Exercise materials:
Start
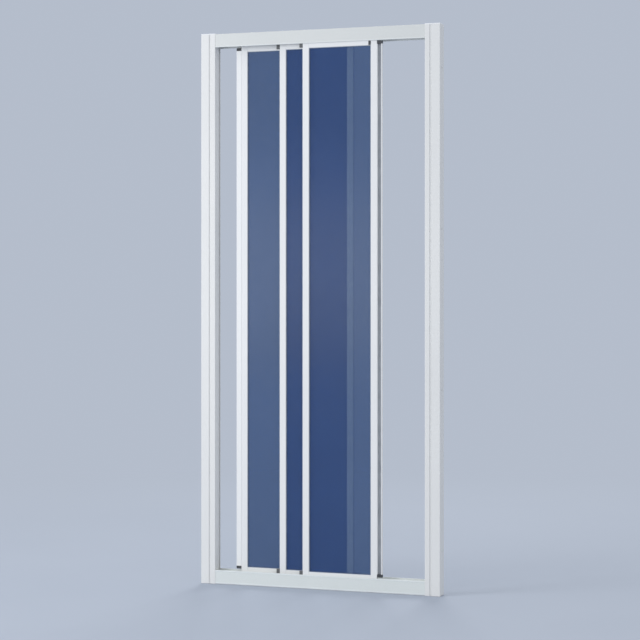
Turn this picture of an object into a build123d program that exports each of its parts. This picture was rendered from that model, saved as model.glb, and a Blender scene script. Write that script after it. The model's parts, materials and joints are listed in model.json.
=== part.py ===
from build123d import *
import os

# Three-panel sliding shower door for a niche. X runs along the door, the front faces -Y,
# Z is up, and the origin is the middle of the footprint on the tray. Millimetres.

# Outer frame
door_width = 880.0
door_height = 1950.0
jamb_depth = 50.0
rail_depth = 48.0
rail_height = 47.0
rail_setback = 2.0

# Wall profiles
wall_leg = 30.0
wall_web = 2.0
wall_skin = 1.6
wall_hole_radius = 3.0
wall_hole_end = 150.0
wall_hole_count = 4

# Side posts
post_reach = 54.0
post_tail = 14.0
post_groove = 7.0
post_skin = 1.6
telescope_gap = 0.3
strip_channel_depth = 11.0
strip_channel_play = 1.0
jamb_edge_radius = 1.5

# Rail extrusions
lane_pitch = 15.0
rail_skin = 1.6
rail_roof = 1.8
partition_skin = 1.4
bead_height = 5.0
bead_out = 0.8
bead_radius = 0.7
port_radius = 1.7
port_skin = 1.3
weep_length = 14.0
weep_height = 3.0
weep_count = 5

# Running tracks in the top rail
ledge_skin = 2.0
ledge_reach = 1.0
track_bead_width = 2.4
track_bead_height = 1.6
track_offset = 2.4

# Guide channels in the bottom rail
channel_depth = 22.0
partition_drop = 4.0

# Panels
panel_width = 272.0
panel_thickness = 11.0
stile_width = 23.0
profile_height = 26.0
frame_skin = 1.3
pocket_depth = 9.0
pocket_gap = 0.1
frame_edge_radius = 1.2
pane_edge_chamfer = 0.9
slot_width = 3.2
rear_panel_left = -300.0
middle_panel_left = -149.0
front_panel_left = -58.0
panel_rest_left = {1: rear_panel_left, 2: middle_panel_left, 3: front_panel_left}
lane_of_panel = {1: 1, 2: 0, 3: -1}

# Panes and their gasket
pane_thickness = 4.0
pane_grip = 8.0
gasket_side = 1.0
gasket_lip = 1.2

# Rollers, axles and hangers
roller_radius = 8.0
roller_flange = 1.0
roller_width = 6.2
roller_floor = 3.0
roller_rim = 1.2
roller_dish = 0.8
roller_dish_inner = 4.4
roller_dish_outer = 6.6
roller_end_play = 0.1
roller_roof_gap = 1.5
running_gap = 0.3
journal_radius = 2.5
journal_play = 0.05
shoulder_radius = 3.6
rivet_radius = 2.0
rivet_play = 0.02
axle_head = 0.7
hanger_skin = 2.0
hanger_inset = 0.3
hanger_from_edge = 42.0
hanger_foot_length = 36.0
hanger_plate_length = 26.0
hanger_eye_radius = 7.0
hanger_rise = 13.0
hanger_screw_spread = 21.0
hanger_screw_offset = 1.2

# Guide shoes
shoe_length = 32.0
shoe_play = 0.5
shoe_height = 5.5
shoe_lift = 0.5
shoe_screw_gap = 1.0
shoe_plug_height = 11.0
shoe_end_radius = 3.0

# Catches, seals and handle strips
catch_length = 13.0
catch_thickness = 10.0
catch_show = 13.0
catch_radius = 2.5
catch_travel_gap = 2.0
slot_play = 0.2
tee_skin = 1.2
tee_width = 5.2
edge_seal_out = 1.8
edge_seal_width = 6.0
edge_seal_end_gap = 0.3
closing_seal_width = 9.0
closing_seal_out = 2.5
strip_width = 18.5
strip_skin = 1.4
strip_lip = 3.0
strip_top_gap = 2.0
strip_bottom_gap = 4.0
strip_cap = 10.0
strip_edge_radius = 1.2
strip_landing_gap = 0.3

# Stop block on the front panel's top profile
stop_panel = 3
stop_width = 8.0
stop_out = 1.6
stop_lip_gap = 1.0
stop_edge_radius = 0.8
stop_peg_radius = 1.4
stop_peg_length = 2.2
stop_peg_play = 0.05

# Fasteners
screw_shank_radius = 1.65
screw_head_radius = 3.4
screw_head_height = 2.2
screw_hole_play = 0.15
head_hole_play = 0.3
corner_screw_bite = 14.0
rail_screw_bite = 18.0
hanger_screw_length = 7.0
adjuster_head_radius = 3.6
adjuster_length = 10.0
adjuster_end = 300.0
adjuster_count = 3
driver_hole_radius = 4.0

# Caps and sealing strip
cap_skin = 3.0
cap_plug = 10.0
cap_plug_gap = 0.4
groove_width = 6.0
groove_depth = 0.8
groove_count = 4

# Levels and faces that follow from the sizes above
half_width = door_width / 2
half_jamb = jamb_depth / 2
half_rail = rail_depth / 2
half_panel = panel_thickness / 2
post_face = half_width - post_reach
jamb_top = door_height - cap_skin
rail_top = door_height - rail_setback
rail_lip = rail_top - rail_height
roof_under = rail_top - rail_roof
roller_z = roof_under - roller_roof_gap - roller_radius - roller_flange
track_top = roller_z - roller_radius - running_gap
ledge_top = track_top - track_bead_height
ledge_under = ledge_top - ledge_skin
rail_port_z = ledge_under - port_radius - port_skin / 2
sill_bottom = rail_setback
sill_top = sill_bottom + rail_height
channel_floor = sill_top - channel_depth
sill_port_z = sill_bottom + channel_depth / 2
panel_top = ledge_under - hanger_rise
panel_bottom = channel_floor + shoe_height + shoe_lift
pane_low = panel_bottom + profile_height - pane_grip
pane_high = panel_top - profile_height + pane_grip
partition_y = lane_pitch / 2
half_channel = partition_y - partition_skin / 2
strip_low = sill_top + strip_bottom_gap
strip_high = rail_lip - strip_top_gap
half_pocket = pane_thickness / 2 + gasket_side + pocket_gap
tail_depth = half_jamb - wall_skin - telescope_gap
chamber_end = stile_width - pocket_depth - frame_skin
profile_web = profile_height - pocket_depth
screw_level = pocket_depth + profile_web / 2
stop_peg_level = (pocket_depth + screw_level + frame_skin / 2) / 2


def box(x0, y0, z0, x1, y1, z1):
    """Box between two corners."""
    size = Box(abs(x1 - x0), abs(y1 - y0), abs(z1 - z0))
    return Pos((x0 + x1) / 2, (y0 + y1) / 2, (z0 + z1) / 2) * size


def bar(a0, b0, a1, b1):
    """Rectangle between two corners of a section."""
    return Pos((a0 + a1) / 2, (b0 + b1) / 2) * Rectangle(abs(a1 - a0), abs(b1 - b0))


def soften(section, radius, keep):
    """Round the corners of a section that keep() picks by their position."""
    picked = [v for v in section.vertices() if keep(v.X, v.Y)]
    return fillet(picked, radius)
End
Start
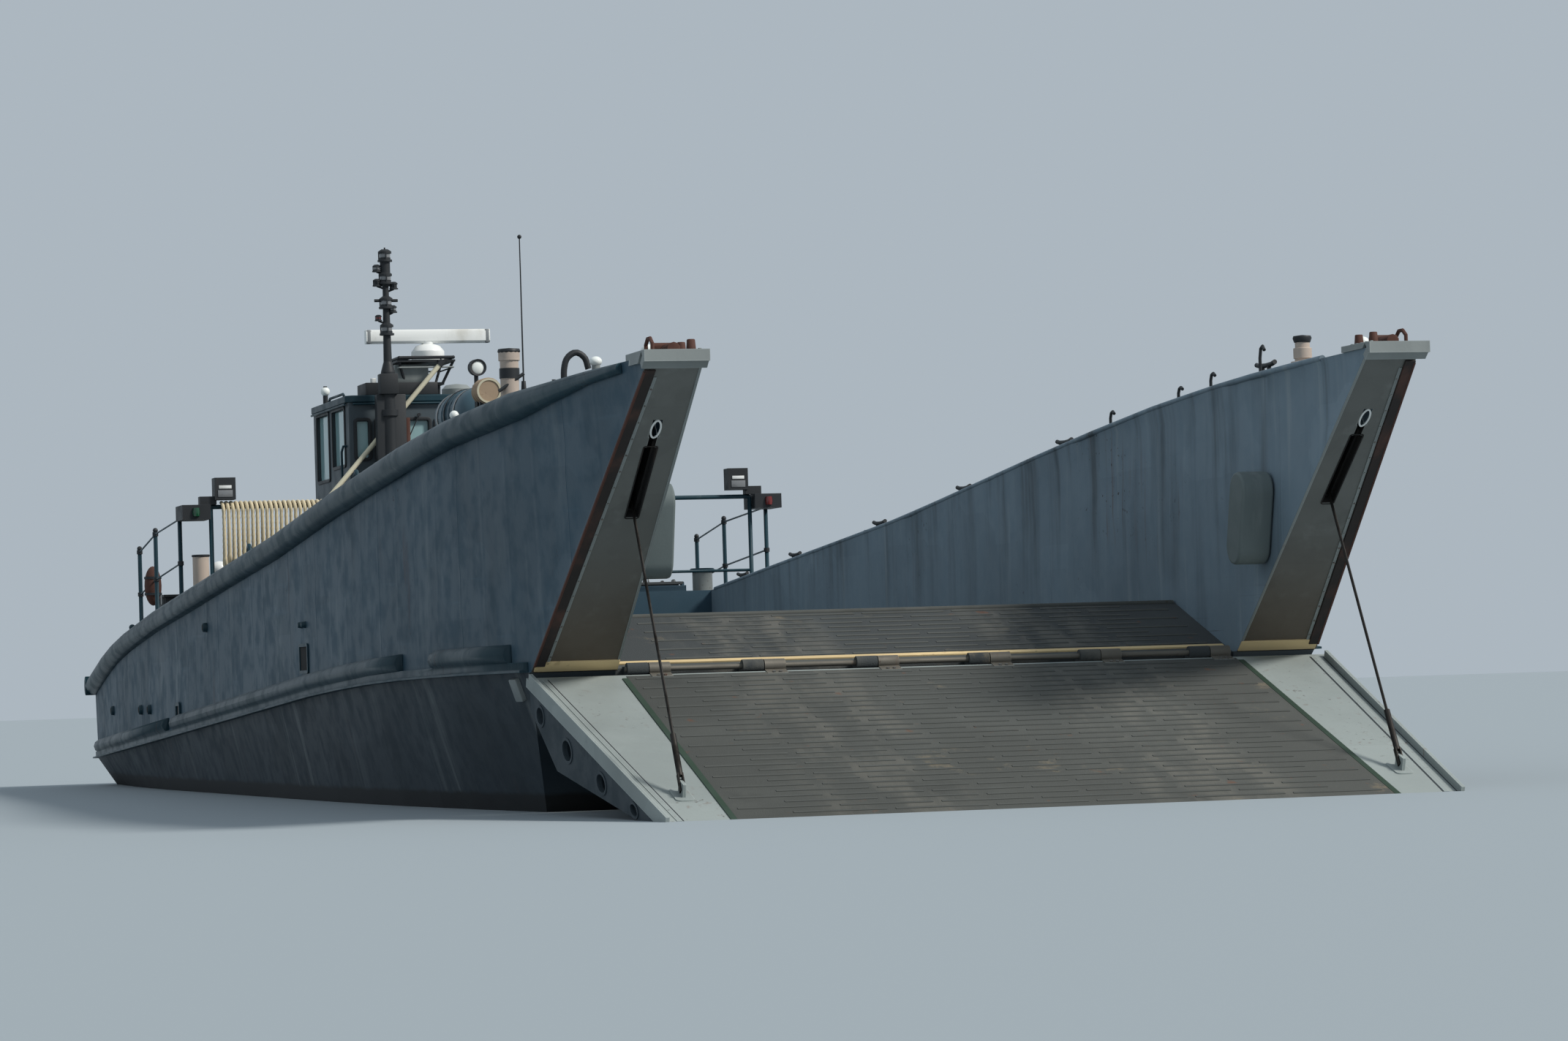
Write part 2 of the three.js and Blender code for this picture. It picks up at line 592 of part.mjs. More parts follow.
End
Start
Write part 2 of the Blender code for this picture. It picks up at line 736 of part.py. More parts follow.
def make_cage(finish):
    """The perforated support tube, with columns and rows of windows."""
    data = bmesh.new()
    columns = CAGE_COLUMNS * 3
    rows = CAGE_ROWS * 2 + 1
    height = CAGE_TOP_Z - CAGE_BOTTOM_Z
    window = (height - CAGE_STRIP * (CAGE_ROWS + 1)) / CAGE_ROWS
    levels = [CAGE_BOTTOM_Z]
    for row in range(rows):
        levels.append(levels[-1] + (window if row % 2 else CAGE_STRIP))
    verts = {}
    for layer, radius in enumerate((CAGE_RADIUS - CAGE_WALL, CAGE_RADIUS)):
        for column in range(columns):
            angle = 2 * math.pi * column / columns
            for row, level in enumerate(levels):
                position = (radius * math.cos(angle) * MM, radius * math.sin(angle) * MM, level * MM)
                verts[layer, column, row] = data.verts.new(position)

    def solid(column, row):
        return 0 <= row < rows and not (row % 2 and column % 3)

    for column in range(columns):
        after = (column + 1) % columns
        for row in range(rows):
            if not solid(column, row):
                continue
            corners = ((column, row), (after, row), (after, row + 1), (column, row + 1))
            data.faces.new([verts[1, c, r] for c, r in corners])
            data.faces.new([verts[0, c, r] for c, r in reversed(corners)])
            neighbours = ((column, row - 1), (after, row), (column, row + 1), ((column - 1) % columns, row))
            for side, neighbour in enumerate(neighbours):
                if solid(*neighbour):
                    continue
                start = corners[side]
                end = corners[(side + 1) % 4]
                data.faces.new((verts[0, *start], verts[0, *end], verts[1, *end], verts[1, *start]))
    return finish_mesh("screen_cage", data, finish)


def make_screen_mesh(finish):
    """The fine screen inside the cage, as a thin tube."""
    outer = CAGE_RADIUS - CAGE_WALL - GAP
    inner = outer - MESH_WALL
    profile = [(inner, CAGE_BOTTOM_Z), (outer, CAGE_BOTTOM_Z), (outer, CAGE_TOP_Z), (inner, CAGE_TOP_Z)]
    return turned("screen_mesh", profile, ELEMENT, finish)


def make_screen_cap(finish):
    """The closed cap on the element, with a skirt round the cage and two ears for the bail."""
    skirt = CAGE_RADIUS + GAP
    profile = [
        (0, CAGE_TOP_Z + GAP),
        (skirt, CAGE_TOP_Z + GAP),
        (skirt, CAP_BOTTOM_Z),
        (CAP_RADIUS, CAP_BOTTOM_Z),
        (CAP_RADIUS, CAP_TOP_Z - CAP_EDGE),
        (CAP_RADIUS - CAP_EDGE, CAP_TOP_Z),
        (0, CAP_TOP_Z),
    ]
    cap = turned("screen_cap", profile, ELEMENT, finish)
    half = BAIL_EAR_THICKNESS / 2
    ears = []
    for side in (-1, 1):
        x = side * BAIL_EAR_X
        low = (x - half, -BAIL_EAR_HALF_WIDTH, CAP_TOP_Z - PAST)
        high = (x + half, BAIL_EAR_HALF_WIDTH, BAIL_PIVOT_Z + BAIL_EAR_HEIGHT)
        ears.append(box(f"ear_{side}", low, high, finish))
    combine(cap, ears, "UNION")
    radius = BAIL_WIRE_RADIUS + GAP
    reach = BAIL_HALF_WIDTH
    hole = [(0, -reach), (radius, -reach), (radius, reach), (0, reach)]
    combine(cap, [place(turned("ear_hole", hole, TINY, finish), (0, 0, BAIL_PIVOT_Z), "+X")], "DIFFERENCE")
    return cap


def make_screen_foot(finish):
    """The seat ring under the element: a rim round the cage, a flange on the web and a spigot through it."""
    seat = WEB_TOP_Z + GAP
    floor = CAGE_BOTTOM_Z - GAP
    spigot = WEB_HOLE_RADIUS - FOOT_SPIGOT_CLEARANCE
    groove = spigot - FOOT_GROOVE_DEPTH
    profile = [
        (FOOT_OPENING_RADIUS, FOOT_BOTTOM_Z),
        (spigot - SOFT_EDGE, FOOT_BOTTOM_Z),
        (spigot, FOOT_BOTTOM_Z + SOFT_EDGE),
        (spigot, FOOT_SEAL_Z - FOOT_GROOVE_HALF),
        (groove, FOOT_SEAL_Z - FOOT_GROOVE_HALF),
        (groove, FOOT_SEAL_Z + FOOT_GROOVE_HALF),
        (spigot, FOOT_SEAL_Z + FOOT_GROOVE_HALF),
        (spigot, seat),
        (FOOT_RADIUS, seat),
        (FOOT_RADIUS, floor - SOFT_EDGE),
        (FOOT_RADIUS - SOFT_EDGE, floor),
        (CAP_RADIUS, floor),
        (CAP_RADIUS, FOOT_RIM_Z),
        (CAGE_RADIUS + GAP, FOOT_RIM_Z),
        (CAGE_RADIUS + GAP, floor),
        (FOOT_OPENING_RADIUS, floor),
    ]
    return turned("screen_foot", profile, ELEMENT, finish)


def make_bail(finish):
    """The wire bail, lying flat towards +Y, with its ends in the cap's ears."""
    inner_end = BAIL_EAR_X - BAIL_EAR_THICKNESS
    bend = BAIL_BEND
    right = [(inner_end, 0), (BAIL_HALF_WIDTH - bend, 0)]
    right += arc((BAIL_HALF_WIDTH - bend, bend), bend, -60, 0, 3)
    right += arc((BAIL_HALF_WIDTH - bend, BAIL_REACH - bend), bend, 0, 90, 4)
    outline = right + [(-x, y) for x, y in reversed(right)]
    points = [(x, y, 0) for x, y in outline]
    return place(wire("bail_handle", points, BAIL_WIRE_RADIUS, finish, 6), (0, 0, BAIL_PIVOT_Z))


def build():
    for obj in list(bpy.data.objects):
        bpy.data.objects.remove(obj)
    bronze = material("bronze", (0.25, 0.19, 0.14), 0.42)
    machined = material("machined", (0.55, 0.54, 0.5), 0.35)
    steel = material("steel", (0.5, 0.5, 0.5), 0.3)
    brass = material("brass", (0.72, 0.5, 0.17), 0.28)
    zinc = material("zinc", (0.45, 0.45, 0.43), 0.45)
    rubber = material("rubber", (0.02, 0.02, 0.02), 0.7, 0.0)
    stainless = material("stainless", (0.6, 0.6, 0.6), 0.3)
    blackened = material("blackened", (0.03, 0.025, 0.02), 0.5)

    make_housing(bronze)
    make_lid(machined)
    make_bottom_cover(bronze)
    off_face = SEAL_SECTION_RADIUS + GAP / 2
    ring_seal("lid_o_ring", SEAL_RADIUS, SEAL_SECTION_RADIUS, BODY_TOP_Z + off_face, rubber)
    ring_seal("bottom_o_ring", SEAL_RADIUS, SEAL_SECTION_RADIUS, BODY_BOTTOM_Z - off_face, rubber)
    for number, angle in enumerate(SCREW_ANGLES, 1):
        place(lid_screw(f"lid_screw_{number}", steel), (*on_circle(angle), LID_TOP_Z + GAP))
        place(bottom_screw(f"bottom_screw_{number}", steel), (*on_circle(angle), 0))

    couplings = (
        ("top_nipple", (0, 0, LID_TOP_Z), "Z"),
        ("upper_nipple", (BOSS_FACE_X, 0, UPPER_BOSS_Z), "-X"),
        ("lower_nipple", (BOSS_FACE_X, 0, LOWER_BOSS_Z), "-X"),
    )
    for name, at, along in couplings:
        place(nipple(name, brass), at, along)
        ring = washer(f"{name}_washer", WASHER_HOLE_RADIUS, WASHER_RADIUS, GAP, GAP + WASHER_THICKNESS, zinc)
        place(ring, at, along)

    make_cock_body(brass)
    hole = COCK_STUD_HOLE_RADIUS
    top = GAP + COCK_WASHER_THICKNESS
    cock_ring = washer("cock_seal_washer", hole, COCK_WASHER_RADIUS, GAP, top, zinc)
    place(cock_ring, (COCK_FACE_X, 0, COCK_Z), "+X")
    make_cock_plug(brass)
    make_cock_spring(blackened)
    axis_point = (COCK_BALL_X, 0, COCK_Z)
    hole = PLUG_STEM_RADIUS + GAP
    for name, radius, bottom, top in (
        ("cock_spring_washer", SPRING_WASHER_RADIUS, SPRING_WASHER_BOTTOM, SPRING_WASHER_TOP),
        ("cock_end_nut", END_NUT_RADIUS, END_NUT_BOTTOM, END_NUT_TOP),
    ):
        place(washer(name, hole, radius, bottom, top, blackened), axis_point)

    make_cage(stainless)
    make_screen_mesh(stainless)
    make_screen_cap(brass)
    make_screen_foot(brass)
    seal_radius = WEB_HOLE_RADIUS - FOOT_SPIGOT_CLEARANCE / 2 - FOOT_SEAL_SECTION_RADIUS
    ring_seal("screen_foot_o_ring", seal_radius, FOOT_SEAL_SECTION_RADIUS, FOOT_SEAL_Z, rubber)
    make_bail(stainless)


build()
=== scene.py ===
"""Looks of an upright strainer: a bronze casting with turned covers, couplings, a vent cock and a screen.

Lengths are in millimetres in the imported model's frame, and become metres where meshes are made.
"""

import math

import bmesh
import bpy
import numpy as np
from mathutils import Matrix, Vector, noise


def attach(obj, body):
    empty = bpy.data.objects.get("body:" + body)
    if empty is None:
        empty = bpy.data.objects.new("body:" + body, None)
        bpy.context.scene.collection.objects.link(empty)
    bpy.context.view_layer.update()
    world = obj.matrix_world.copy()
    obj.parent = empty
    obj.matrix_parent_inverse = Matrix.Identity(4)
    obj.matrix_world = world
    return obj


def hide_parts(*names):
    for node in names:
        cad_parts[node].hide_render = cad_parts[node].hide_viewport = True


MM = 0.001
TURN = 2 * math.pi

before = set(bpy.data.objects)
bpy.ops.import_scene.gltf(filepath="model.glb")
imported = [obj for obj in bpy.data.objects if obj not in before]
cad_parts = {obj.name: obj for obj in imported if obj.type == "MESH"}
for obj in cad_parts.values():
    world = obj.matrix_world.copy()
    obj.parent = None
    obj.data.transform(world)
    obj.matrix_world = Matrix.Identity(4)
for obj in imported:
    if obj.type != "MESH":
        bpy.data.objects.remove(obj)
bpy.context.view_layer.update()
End
Exercise brief: Retype, in the same exact form, the lines of the material above from the line holding "make_cage(stainless)" through the line holding "for node in".

Correct response:
    make_cage(stainless)
    make_screen_mesh(stainless)
    make_screen_cap(brass)
    make_screen_foot(brass)
    seal_radius = WEB_HOLE_RADIUS - FOOT_SPIGOT_CLEARANCE / 2 - FOOT_SEAL_SECTION_RADIUS
    ring_seal("screen_foot_o_ring", seal_radius, FOOT_SEAL_SECTION_RADIUS, FOOT_SEAL_Z, rubber)
    make_bail(stainless)


build()
=== scene.py ===
"""Looks of an upright strainer: a bronze casting with turned covers, couplings, a vent cock and a screen.

Lengths are in millimetres in the imported model's frame, and become metres where meshes are made.
"""

import math

import bmesh
import bpy
import numpy as np
from mathutils import Matrix, Vector, noise


def attach(obj, body):
    empty = bpy.data.objects.get("body:" + body)
    if empty is None:
        empty = bpy.data.objects.new("body:" + body, None)
        bpy.context.scene.collection.objects.link(empty)
    bpy.context.view_layer.update()
    world = obj.matrix_world.copy()
    obj.parent = empty
    obj.matrix_parent_inverse = Matrix.Identity(4)
    obj.matrix_world = world
    return obj


def hide_parts(*names):
    for node in names:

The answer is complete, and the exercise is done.